Gold Prices Rebound as Dip-Buyers Enter Market Despite Strong Dollar
Gold advanced on Wednesday, recovering some of the losses from the previous session as dip-buyers entered a market fraught with risk on the fifth day of conflict in the Middle East. Bullion climbed as much as 2.3%, clawing back ground after a four-day winning streak ended on Tuesday.
Traders Balance Risk Premium Against Dollar Strength
Traders are carefully balancing gold's risk premium against a stronger U.S. dollar, with a gauge of the American currency rallying earlier in the week before edging slightly lower. The Middle East conflict's inflationary impact on energy prices has prompted traders to scale back bets on monetary easing—a retreat that would typically be bearish for bullion, which doesn't carry interest.
Meanwhile, a broad selloff across equities on Tuesday forced some gold investors to liquidate their positions to meet margin calls elsewhere in their portfolios. Gold's heavy loss on Tuesday "raised eyebrows, having initially benefited from safe haven demand," according to analysts at BMO Capital Markets including Helen Amos.
Analysts Note Forced Liquidation and Inflation Concerns
The pullback happened as "spiking treasury yields on inflation concerns, strong US dollar, and forced liquidation for balance sheet protection overpowered its safe haven characteristics," the BMO analysts wrote in a note. Underscoring a sharp pullback in bullish bets, money managers' net-long position in gold has fallen since late January to approach the lowest level in a decade, according to data from the Commodity Futures Trading Commission.
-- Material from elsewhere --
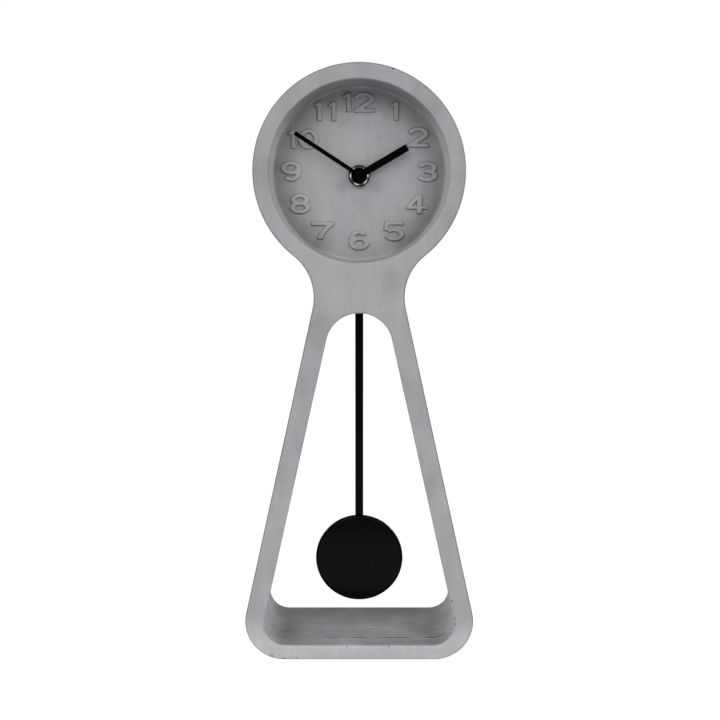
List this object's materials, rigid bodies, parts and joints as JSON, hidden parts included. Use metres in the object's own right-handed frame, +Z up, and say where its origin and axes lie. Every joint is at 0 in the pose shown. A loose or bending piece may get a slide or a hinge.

That relatively low level "should limit the extent of any down move" in gold, said Peter Kinsella, global head of forex strategy at Union Bancaire Privee, UBP SA. "I think we will definitely see a recovery for gold," Kinsella added, noting that longer-term drivers remain unchanged. "If anything, an inconclusive outcome to the war highlights ongoing geopolitical risks to a greater extent than before."
Gold's Remarkable Rally and Inflation Hedge Characteristics
Bullion has rallied by about one-fifth this year—hitting an all-time high above US$5,595 an ounce in late January—with demand supported by persistent geopolitical and trade tensions as well as concerns about the U.S. Federal Reserve's independence. Gold is sometimes seen as an inflation hedge, although the higher interest rates that accompany rising prices can sometimes weigh on bullion, as they did in 2022.
Inflationary risks from surging energy prices, however, could limit bullion's gains by forcing the Fed and its global peers to hold interest rates steady for longer, or even hike them. Traders have priced in a roughly 80% chance of more than one quarter-point rate cut by the Fed this year, after fully pricing in two cuts as recently as Friday.
The Metal as Hedge Against Economic Extremes
The metal is best described as a hedge against extremes, according to George Cheveley, portfolio manager at asset manager Ninety One. "If you've got high inflation, gold works. If you've got deflation, gold works. The worst thing for gold is a stable economic environment," Cheveley explained, highlighting the precious metal's unique position in investment portfolios during periods of economic uncertainty.
Despite the current challenges posed by dollar strength and shifting interest rate expectations, market participants continue to monitor gold's performance as a barometer of global economic anxiety and geopolitical tension.